Each and every year, there are very good teams who are undervalued going into the NCAA tournament.
Most people will expect the top seeds to present the greatest threat for a Final Four bid. It's tough to win your bracket pool by simply choosing all the top seeds in each game. Everybody picks those teams, so you don't separate yourself from the competition.
In order to do the most damage and win the most money, it's important to gauge which teams have the best possibility of making a deep run from the mid-to-lower seeds, knocking off some top-seeded teams along the way.
Here are three teams you should consider undervalued going into the 2013 NCAA tournament.
Despite losing to the New Mexico Lobos in the Mountain West Championship, the UNLV Rebels are coming into the tournament pretty strong. The team has won seven of its last nine games.
The Mountain West was one of the better mid-major conferences in the country. Five of its nine teams ended with 20-plus wins. UNLV was one of them, finishing 25-9 on the season.
Making it through the Mountain West with an at-large bid for the NCAA tournament is a strong indicator that the Rebels have what it takes to succeed in the Big Dance. More importantly, the team finished 4-1 against teams in the USA Today Top 25.
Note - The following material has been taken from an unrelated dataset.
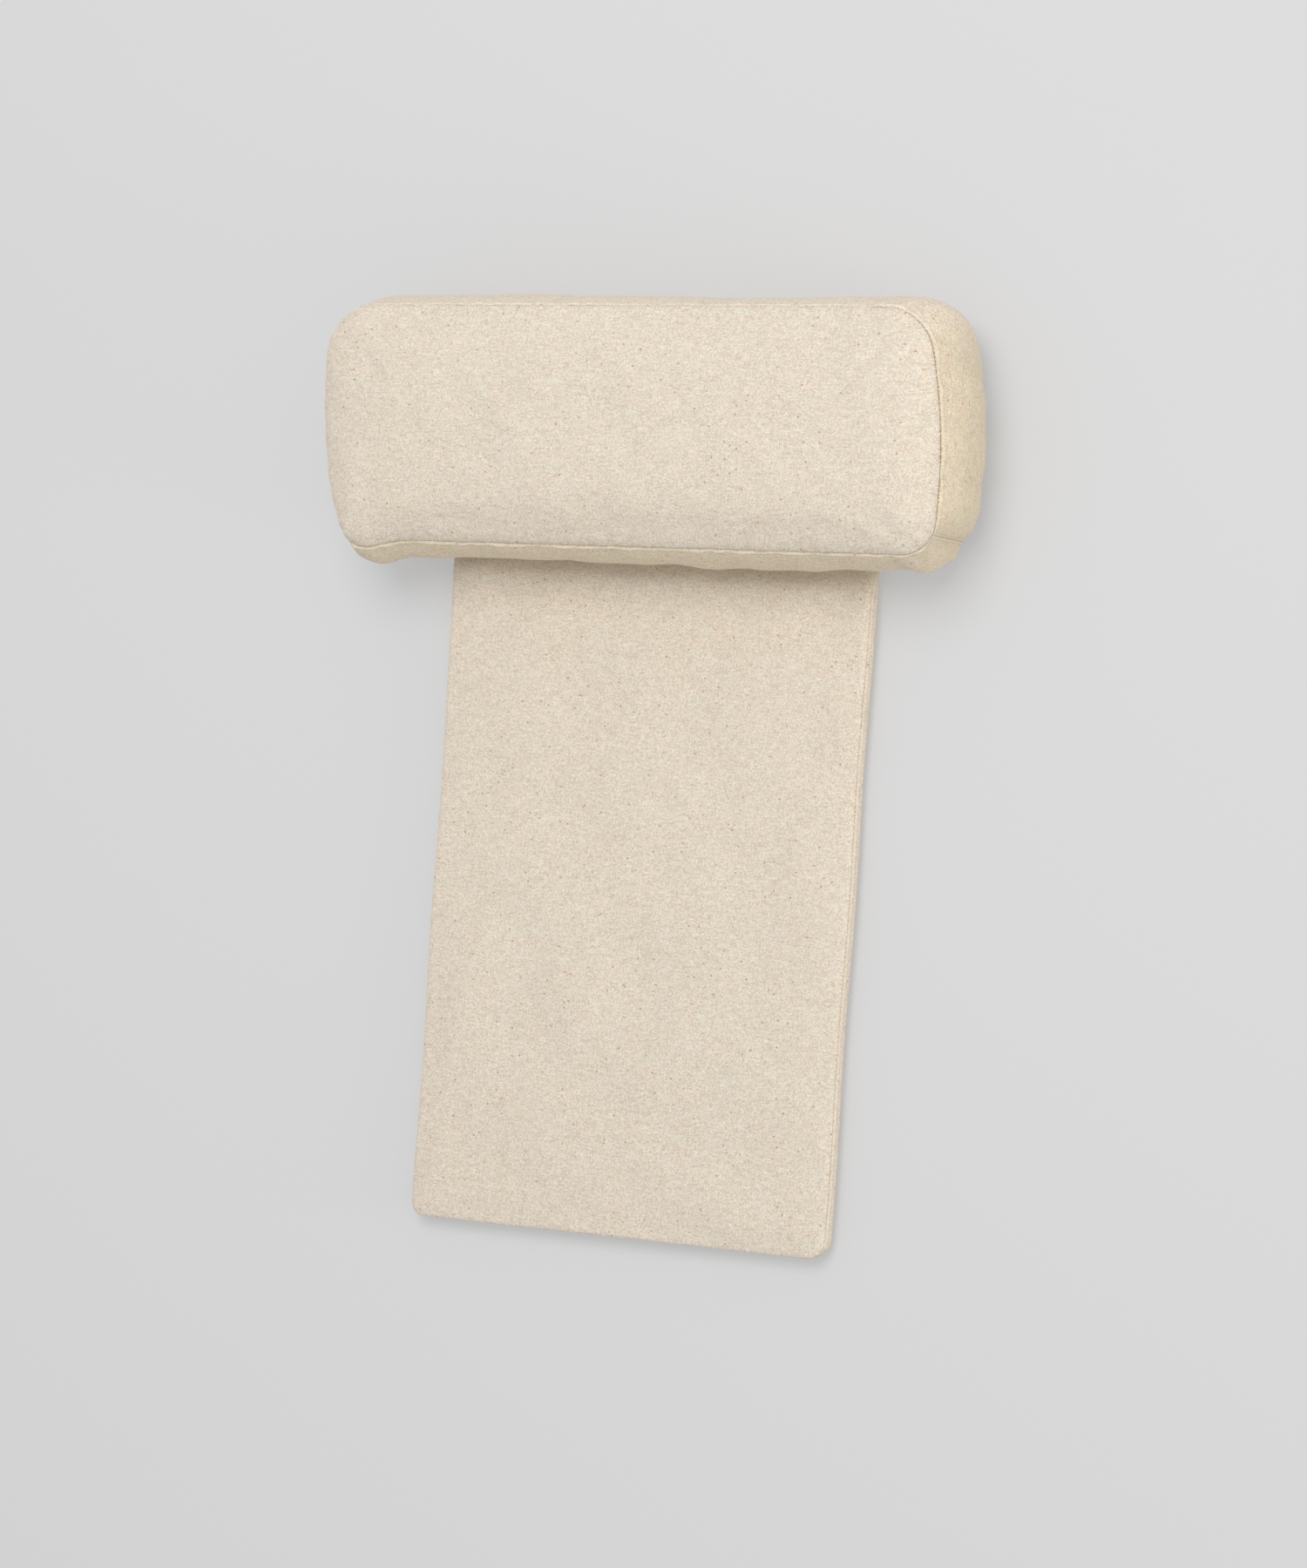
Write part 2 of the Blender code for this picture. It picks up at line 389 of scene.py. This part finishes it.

With Anthony Bennett, the Rebels have the kind of player who can change a game. He's averaged 16.1 points and 8.1 rebounds a game.
The Rebels crashed the boards extremely well, recording 40.1 rebounds a night. With the way it can create second-chance opportunities for itself and limit its opponent's opportunities, UNLV can make each possession count.
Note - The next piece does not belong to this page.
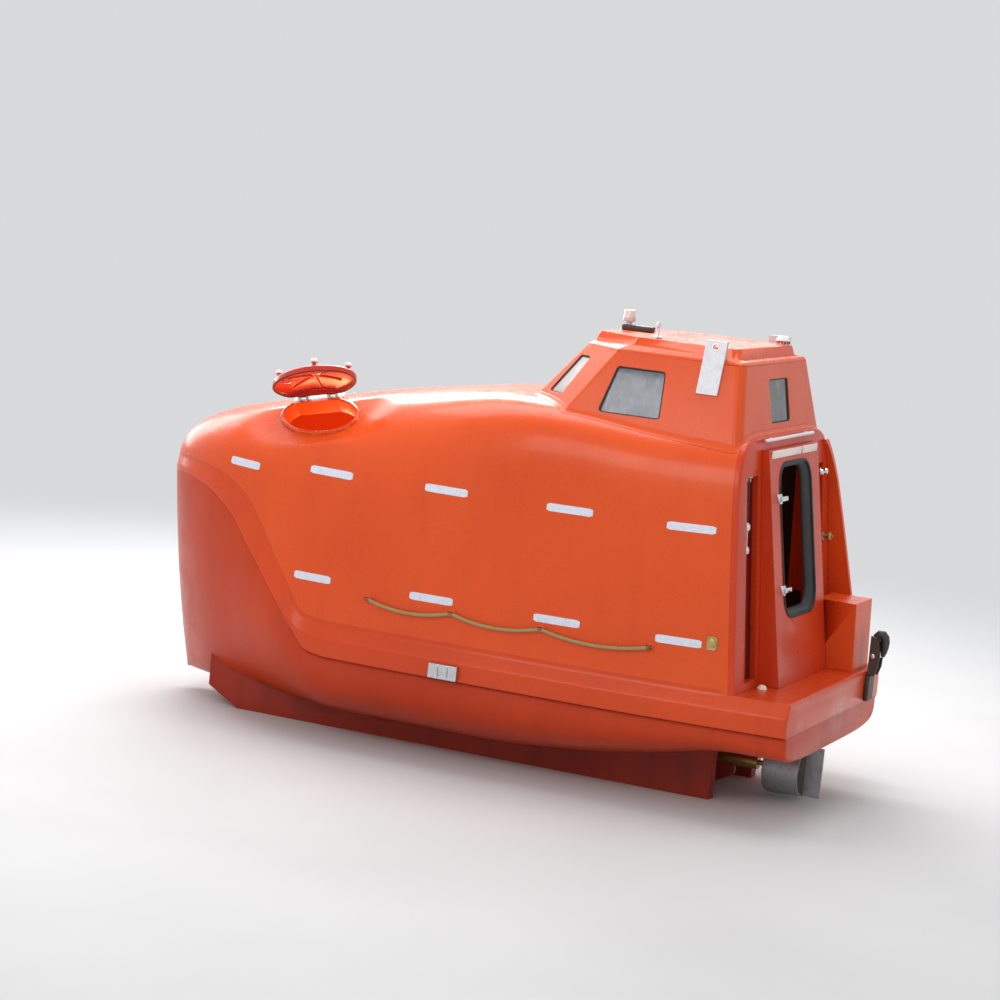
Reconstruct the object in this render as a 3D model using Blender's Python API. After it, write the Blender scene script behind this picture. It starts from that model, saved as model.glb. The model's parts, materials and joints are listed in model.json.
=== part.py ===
# Free-fall lifeboat, about 4.9 m long, built in one shared frame.
# X points to the bow, Y to port, Z up. Metres. The origin is at the bottom centre.
import bmesh
import bpy
import math
from mathutils import Matrix, Vector

# Main dimensions, in boat coordinates: x from the transom, z from the aft deck.
STERN_X = -2.374
DECK_Z = 0.79
LENGTH = 4.87
BEAM_HALF = 1.081
TRANSOM_HALF = 0.996
WALL = 0.035
GAP = 0.0003
STEM_RAKE = 0.16
KEEL_Z = -0.69
ROOF_Z = 2.011
ROOF_HALF = 0.638
ROOF_TOP = 2.078
CAB_BASE_Z = 1.30
DOOR_HALF = 0.33
DOOR_LOW = 0.405
DOOR_HIGH = 1.42
HOUSE_HALF = 0.50
HATCH_LONG = 0.265
HATCH_WIDE = 0.195
HATCH_SKEW = 0.11
HATCH_CENTRE_X = 3.565
HATCH_CENTRE_Y = 0.595
HATCH_CUT = 0.17
HATCH_OPEN = 55.0
PROP_Z = -0.595
PROP_X = 0.28
PROP_R = 0.118
NOZZLE_IN = 0.143
NOZZLE_OUT = 0.172
SKID_Y = 0.42

for item in list(bpy.data.objects):
    bpy.data.objects.remove(item, do_unlink=True)
for group in list(bpy.data.collections):
    bpy.data.collections.remove(group)

scene = bpy.context.scene
parts = bpy.data.collections.new("lifeboat")
scene.collection.children.link(parts)
guides = bpy.data.collections.new("cutters")
scene.collection.children.link(guides)
guides.hide_render = True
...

The Memphis Tigers are not able to benefit from a strong conference with which to bolster its tournament resume. Memphis may be the only Conference USA team to get a bid to the NCAA tournament. Nobody in the conference managed to win a game against a Top 25 team.
Memphis is solid when it comes to scoring, averaging 75.9 points a night. The Tigers' field-goal percentage (47.9 percent) was good for 16th in the country. Having such an efficient offense will be a huge boost in the tournament.
That efficiency is exemplified by Joe Jackson. He's scoring 13.6 points a night on 52.7 percent shooting. That would be a solid percentage for a post player, but Jackson is a 6'1" guard. Jackson's also a very dependable 45.6 percent from three-point range. He doesn't take a ton of shots, but when he does, he makes them count.
Losing the Pac-12 Championship to the Oregon Ducks didn't help the UCLA Bruins going into the NCAA tournament. ESPN's Joe Lunardi has UCLA penciled in as a No. 5 seed, which would leave the Bruins prone to the dreaded upset at the hands of the 12th-seeded team.
UCLA deserves better going into the Big Dance. The Bruins managed to win the Pac-12 regular season title and beat the Arizona Wildcats three times. UCLA finished 4-1 against teams in the USA Today Top 25, so the team has experience knocking off big teams.
Ben Howland has hit a bit of a rough patch, but let's not forget that he helped get the Bruins to three straight Final Fours from 2005-08, including a runner-up finish in 2005. Coincidentally, the 2007-08 season was the last time UCLA finished with a regular-season conference championship.
Relying on freshmen like Shabazz Muhammad, Kyle Anderson and Jordan Adams is a bit risky when it comes to the NCAA tournament. As demonstrated with the Kentucky Wildcats last season, though, there's no reason to believe freshmen will be overawed by the spectacle.